» **Exercise prompt**: Give back the whole listing exactly as shown.

» **Dataset content**:
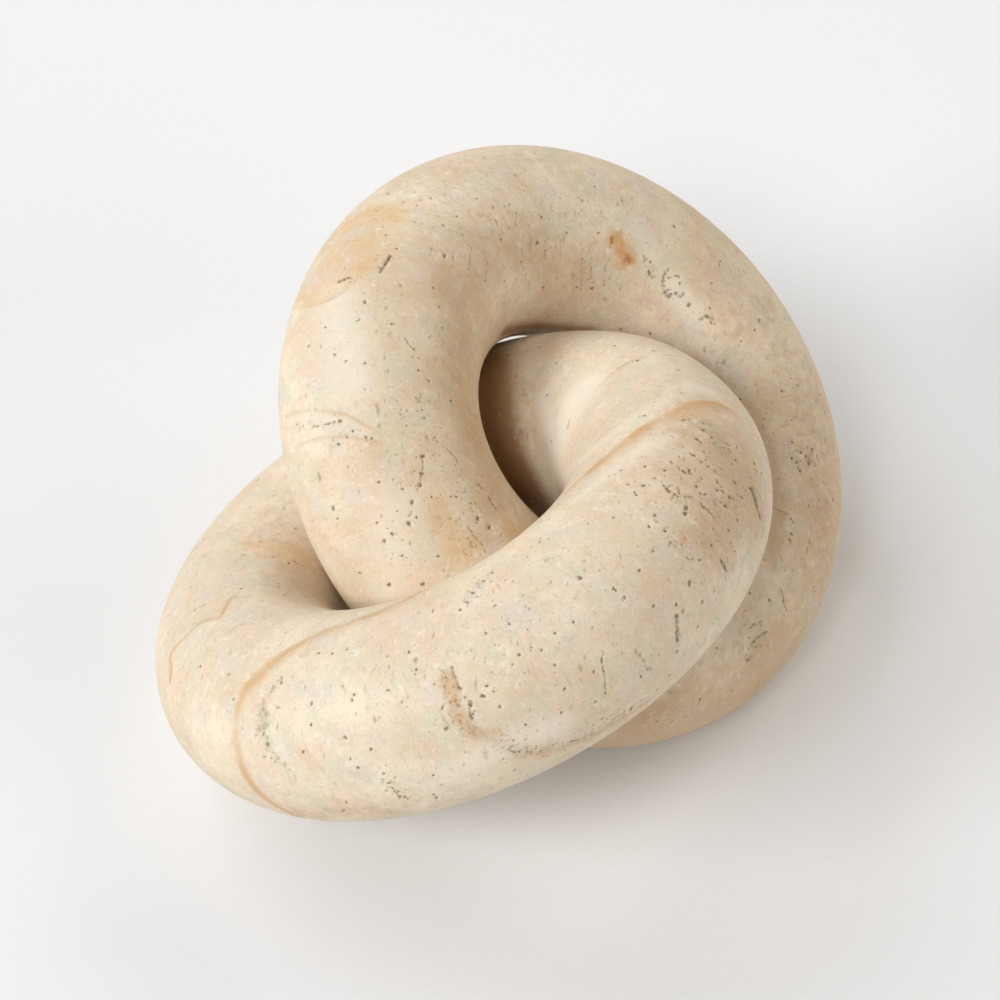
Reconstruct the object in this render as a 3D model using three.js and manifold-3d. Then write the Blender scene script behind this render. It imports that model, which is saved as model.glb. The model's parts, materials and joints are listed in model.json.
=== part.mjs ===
import * as THREE from "three";
import { mergeVertices } from "three/addons/utils/BufferGeometryUtils.js";
import Module from "manifold-3d";

// Two loose limestone rings, linked like two links of a chain. Each is a round stone bar bent
// into a ring, and they rest leaning on each other. Lengths are in millimetres and angles in
// radians. +Z is up, and the origin is on the surface below the middle of the pair.

// Driving dimensions
const BAR_DIAMETER = 46.2; // thickness of the round stone bar of each ring
const HOLE_PLAY = 11.4; // how much wider a ring's hole is than the other ring's bar inside it
const RING_SLIP = 3.1; // distance between the ring centres beyond one thickness of the bar
const RUNNING_GAP = 0.3; // clearance where the two rings lean on each other
const FOOT_DEPTH = 0.5; // height of stone ground away to make each ring's small flat foot

// Fineness of the round surfaces
const STEPS_AROUND_RING = 72;
const STEPS_AROUND_BAR = 36;

// Sizes that follow
const BAR_RADIUS = BAR_DIAMETER / 2;
const RING_RADIUS = BAR_DIAMETER + HOLE_PLAY / 2; // from the ring's centre to the middle of its bar
const CENTRE_DISTANCE = BAR_DIAMETER + RING_SLIP;
const RING_TILT = restingTilt();
const RING_HEIGHT = RING_RADIUS * Math.sin(RING_TILT) + BAR_RADIUS - FOOT_DEPTH;

// The least distance between the middles of the two bars when both rings tilt by this angle
// about the line through their centres, one to each side.
function barSpacing(tilt) {
  const samples = 720;
  const frontAxis = new THREE.Vector3(-Math.sin(tilt), 0, Math.cos(tilt));
  const downhill = new THREE.Vector3(Math.cos(tilt), 0, -Math.sin(tilt));
  let least = Infinity;
  for (let i = 0; i < samples; i++) {
    const turn = (2 * Math.PI * i) / samples;
    // A point in the middle of the back ring's bar, seen from the front ring's centre
    const point = downhill.clone().multiplyScalar(RING_RADIUS * Math.cos(turn));
    point.y += CENTRE_DISTANCE + RING_RADIUS * Math.sin(turn);
    const height = point.dot(frontAxis);
    const reach = Math.sqrt(point.lengthSq() - height * height);
    least = Math.min(least, Math.hypot(height, reach - RING_RADIUS));
  }
  return least;
}

// The flattest tilt at which the bars clear each other: there the rings wedge and rest.
function restingTilt() {
  let low = 0;
  let high = Math.PI / 4;
  for (let halving = 0; halving < 40; halving++) {
    const middle = (low + high) / 2;
    if (barSpacing(middle) < BAR_DIAMETER + RUNNING_GAP) low = middle;
    else high = middle;
  }
  return high;
}

const wasm = await Module();
wasm.setup();

// A closed three.js geometry as a solid that can be cut
function solidOf(geometry) {
  const bare = geometry.clone();
  bare.deleteAttribute("normal");
  bare.deleteAttribute("uv");
  const merged = mergeVertices(bare, 1e-4);
  return new wasm.Manifold(
    new wasm.Mesh({
      numProp: 3,
      vertProperties: merged.getAttribute("position").array,
      triVerts: new Uint32Array(merged.getIndex().array),
    }),
  );
}

// A cut solid as a three.js geometry with flat facets
function geometryOf(solid) {
  const mesh = solid.getMesh();
  const geometry = new THREE.BufferGeometry();
  geometry.setAttribute("position", new THREE.BufferAttribute(mesh.vertProperties, 3));
  geometry.setIndex(new THREE.BufferAttribute(mesh.triVerts, 1));
  const faceted = geometry.toNonIndexed();
  faceted.computeVertexNormals();
  return faceted;
}

// Everything below the surface that the pair rests on, seen from a mesh's own place
function belowTheSurface(place) {
  const width = 4 * (RING_RADIUS + BAR_RADIUS);
  const slab = new THREE.BoxGeometry(width, width, width);
  slab.translate(0, 0, -width / 2);
  place.updateMatrix();
  return slab.applyMatrix4(place.matrix.clone().invert());
}

// One ring, its own centre as origin and its own axis as Z, put in its resting place: it tilts
// down towards +X and its foot is ground flat along the surface.
function leaningRing(name, material) {
  const bar = new THREE.TorusGeometry(RING_RADIUS, BAR_RADIUS, STEPS_AROUND_BAR, STEPS_AROUND_RING);
  const ring = new THREE.Mesh(bar, material);
  ring.name = name;
  ring.position.set(0, CENTRE_DISTANCE / 2, RING_HEIGHT);
  ring.rotation.y = RING_TILT;
  ring.geometry = geometryOf(solidOf(bar).subtract(solidOf(belowTheSurface(ring))));
  return ring;
}

// Polished limestone, the front ring a little paler
const backStone = new THREE.MeshStandardMaterial({ color: 0xdfcaa4, roughness: 0.55, metalness: 0 });
const frontStone = new THREE.MeshStandardMaterial({ color: 0xe4d2af, roughness: 0.55, metalness: 0 });

// The two rings are alike: the front one is the back one turned half round about +Z.
const backPlace = new THREE.Group();
backPlace.add(leaningRing("back_ring", backStone));

const frontPlace = new THREE.Group();
frontPlace.rotation.z = Math.PI;
frontPlace.add(leaningRing("front_ring", frontStone));

const stoneKnot = new THREE.Group();
stoneKnot.add(backPlace, frontPlace);

export default stoneKnot;
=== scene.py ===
"""Looks of two linked limestone rings that lean on each other: carved surface, stone and studio."""
import json
import logging
import math
import random
from collections.abc import Iterable, Sequence
from dataclasses import dataclass, field
from enum import Enum

import bmesh
import bpy
import numpy as np
from mathutils import Matrix, Vector, kdtree, noise


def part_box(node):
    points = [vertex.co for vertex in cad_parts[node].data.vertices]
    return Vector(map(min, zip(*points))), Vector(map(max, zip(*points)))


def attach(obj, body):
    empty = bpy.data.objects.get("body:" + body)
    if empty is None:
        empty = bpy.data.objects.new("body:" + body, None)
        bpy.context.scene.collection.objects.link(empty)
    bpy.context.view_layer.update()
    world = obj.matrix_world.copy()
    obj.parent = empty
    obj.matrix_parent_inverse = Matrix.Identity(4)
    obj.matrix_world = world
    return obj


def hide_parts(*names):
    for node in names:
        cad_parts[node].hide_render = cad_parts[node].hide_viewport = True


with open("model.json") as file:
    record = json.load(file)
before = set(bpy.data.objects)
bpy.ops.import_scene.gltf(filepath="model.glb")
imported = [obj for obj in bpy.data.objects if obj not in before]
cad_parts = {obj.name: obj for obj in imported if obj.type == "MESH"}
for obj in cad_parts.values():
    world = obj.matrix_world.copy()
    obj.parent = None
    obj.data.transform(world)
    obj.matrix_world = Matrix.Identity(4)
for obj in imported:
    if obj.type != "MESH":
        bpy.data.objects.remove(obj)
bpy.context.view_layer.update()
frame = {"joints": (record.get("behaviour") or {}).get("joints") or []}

MM = 0.001
PHOTO_WIDTH = 1000
NOISE_MIDDLE = 0.5
NOISE_SEED = 1
LOG = logging.getLogger("stone_rings")

Pair = tuple[float, float]
Paint = tuple[int, int, int]


def linear(paint: Paint) -> tuple[float, float, float, float]:
    """Turns a colour as it looks on a screen, 0 to 255 a channel, into the renderer's own.

    Args:
        paint: red, green and blue, 0 to 255.

    Returns:
        Red, green, blue and alpha, 0 to 1.
    """
    # The screen curve of the sRGB standard.
    knee, slope, offset, power = 0.04045, 12.92, 0.055, 2.4
    shares = [channel / 255 for channel in paint]
    return tuple(s / slope if s <= knee else ((s + offset) / (1 + offset)) ** power for s in shares) + (1.0,)


def smooth(value: float | np.ndarray, low: float, high: float) -> float | np.ndarray:
    """Rises smoothly from 0 at low to 1 at high."""
    share = np.clip((value - low) / (high - low), 0, 1)
    return share * share * (3 - 2 * share)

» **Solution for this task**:
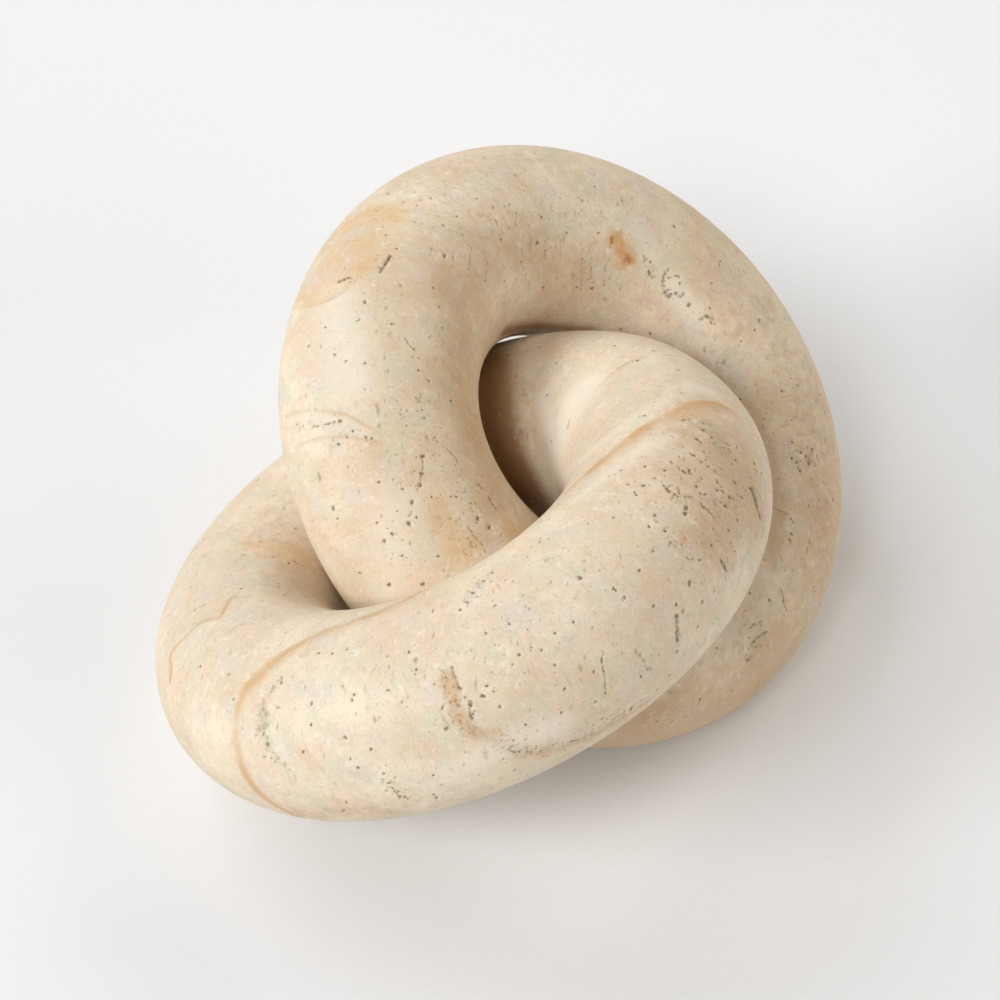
Reconstruct the object in this render as a 3D model using three.js and manifold-3d. Then write the Blender scene script behind this render. It imports that model, which is saved as model.glb. The model's parts, materials and joints are listed in model.json.
=== part.mjs ===
import * as THREE from "three";
import { mergeVertices } from "three/addons/utils/BufferGeometryUtils.js";
import Module from "manifold-3d";

// Two loose limestone rings, linked like two links of a chain. Each is a round stone bar bent
// into a ring, and they rest leaning on each other. Lengths are in millimetres and angles in
// radians. +Z is up, and the origin is on the surface below the middle of the pair.

// Driving dimensions
const BAR_DIAMETER = 46.2; // thickness of the round stone bar of each ring
const HOLE_PLAY = 11.4; // how much wider a ring's hole is than the other ring's bar inside it
const RING_SLIP = 3.1; // distance between the ring centres beyond one thickness of the bar
const RUNNING_GAP = 0.3; // clearance where the two rings lean on each other
const FOOT_DEPTH = 0.5; // height of stone ground away to make each ring's small flat foot

// Fineness of the round surfaces
const STEPS_AROUND_RING = 72;
const STEPS_AROUND_BAR = 36;

// Sizes that follow
const BAR_RADIUS = BAR_DIAMETER / 2;
const RING_RADIUS = BAR_DIAMETER + HOLE_PLAY / 2; // from the ring's centre to the middle of its bar
const CENTRE_DISTANCE = BAR_DIAMETER + RING_SLIP;
const RING_TILT = restingTilt();
const RING_HEIGHT = RING_RADIUS * Math.sin(RING_TILT) + BAR_RADIUS - FOOT_DEPTH;

// The least distance between the middles of the two bars when both rings tilt by this angle
// about the line through their centres, one to each side.
function barSpacing(tilt) {
  const samples = 720;
  const frontAxis = new THREE.Vector3(-Math.sin(tilt), 0, Math.cos(tilt));
  const downhill = new THREE.Vector3(Math.cos(tilt), 0, -Math.sin(tilt));
  let least = Infinity;
  for (let i = 0; i < samples; i++) {
    const turn = (2 * Math.PI * i) / samples;
    // A point in the middle of the back ring's bar, seen from the front ring's centre
    const point = downhill.clone().multiplyScalar(RING_RADIUS * Math.cos(turn));
    point.y += CENTRE_DISTANCE + RING_RADIUS * Math.sin(turn);
    const height = point.dot(frontAxis);
    const reach = Math.sqrt(point.lengthSq() - height * height);
    least = Math.min(least, Math.hypot(height, reach - RING_RADIUS));
  }
  return least;
}

// The flattest tilt at which the bars clear each other: there the rings wedge and rest.
function restingTilt() {
  let low = 0;
  let high = Math.PI / 4;
  for (let halving = 0; halving < 40; halving++) {
    const middle = (low + high) / 2;
    if (barSpacing(middle) < BAR_DIAMETER + RUNNING_GAP) low = middle;
    else high = middle;
  }
  return high;
}

const wasm = await Module();
wasm.setup();

// A closed three.js geometry as a solid that can be cut
function solidOf(geometry) {
  const bare = geometry.clone();
  bare.deleteAttribute("normal");
  bare.deleteAttribute("uv");
  const merged = mergeVertices(bare, 1e-4);
  return new wasm.Manifold(
    new wasm.Mesh({
      numProp: 3,
      vertProperties: merged.getAttribute("position").array,
      triVerts: new Uint32Array(merged.getIndex().array),
    }),
  );
}

// A cut solid as a three.js geometry with flat facets
function geometryOf(solid) {
  const mesh = solid.getMesh();
  const geometry = new THREE.BufferGeometry();
  geometry.setAttribute("position", new THREE.BufferAttribute(mesh.vertProperties, 3));
  geometry.setIndex(new THREE.BufferAttribute(mesh.triVerts, 1));
  const faceted = geometry.toNonIndexed();
  faceted.computeVertexNormals();
  return faceted;
}

// Everything below the surface that the pair rests on, seen from a mesh's own place
function belowTheSurface(place) {
  const width = 4 * (RING_RADIUS + BAR_RADIUS);
  const slab = new THREE.BoxGeometry(width, width, width);
  slab.translate(0, 0, -width / 2);
  place.updateMatrix();
  return slab.applyMatrix4(place.matrix.clone().invert());
}

// One ring, its own centre as origin and its own axis as Z, put in its resting place: it tilts
// down towards +X and its foot is ground flat along the surface.
function leaningRing(name, material) {
  const bar = new THREE.TorusGeometry(RING_RADIUS, BAR_RADIUS, STEPS_AROUND_BAR, STEPS_AROUND_RING);
  const ring = new THREE.Mesh(bar, material);
  ring.name = name;
  ring.position.set(0, CENTRE_DISTANCE / 2, RING_HEIGHT);
  ring.rotation.y = RING_TILT;
  ring.geometry = geometryOf(solidOf(bar).subtract(solidOf(belowTheSurface(ring))));
  return ring;
}

// Polished limestone, the front ring a little paler
const backStone = new THREE.MeshStandardMaterial({ color: 0xdfcaa4, roughness: 0.55, metalness: 0 });
const frontStone = new THREE.MeshStandardMaterial({ color: 0xe4d2af, roughness: 0.55, metalness: 0 });

// The two rings are alike: the front one is the back one turned half round about +Z.
const backPlace = new THREE.Group();
backPlace.add(leaningRing("back_ring", backStone));

const frontPlace = new THREE.Group();
frontPlace.rotation.z = Math.PI;
frontPlace.add(leaningRing("front_ring", frontStone));

const stoneKnot = new THREE.Group();
stoneKnot.add(backPlace, frontPlace);

export default stoneKnot;
=== scene.py ===
"""Looks of two linked limestone rings that lean on each other: carved surface, stone and studio."""
import json
import logging
import math
import random
from collections.abc import Iterable, Sequence
from dataclasses import dataclass, field
from enum import Enum

import bmesh
import bpy
import numpy as np
from mathutils import Matrix, Vector, kdtree, noise


def part_box(node):
    points = [vertex.co for vertex in cad_parts[node].data.vertices]
    return Vector(map(min, zip(*points))), Vector(map(max, zip(*points)))


def attach(obj, body):
    empty = bpy.data.objects.get("body:" + body)
    if empty is None:
        empty = bpy.data.objects.new("body:" + body, None)
        bpy.context.scene.collection.objects.link(empty)
    bpy.context.view_layer.update()
    world = obj.matrix_world.copy()
    obj.parent = empty
    obj.matrix_parent_inverse = Matrix.Identity(4)
    obj.matrix_world = world
    return obj


def hide_parts(*names):
    for node in names:
        cad_parts[node].hide_render = cad_parts[node].hide_viewport = True


with open("model.json") as file:
    record = json.load(file)
before = set(bpy.data.objects)
bpy.ops.import_scene.gltf(filepath="model.glb")
imported = [obj for obj in bpy.data.objects if obj not in before]
cad_parts = {obj.name: obj for obj in imported if obj.type == "MESH"}
for obj in cad_parts.values():
    world = obj.matrix_world.copy()
    obj.parent = None
    obj.data.transform(world)
    obj.matrix_world = Matrix.Identity(4)
for obj in imported:
    if obj.type != "MESH":
        bpy.data.objects.remove(obj)
bpy.context.view_layer.update()
frame = {"joints": (record.get("behaviour") or {}).get("joints") or []}

MM = 0.001
PHOTO_WIDTH = 1000
NOISE_MIDDLE = 0.5
NOISE_SEED = 1
LOG = logging.getLogger("stone_rings")

Pair = tuple[float, float]
Paint = tuple[int, int, int]


def linear(paint: Paint) -> tuple[float, float, float, float]:
    """Turns a colour as it looks on a screen, 0 to 255 a channel, into the renderer's own.

    Args:
        paint: red, green and blue, 0 to 255.

    Returns:
        Red, green, blue and alpha, 0 to 1.
    """
    # The screen curve of the sRGB standard.
    knee, slope, offset, power = 0.04045, 12.92, 0.055, 2.4
    shares = [channel / 255 for channel in paint]
    return tuple(s / slope if s <= knee else ((s + offset) / (1 + offset)) ** power for s in shares) + (1.0,)


def smooth(value: float | np.ndarray, low: float, high: float) -> float | np.ndarray:
    """Rises smoothly from 0 at low to 1 at high."""
    share = np.clip((value - low) / (high - low), 0, 1)
    return share * share * (3 - 2 * share)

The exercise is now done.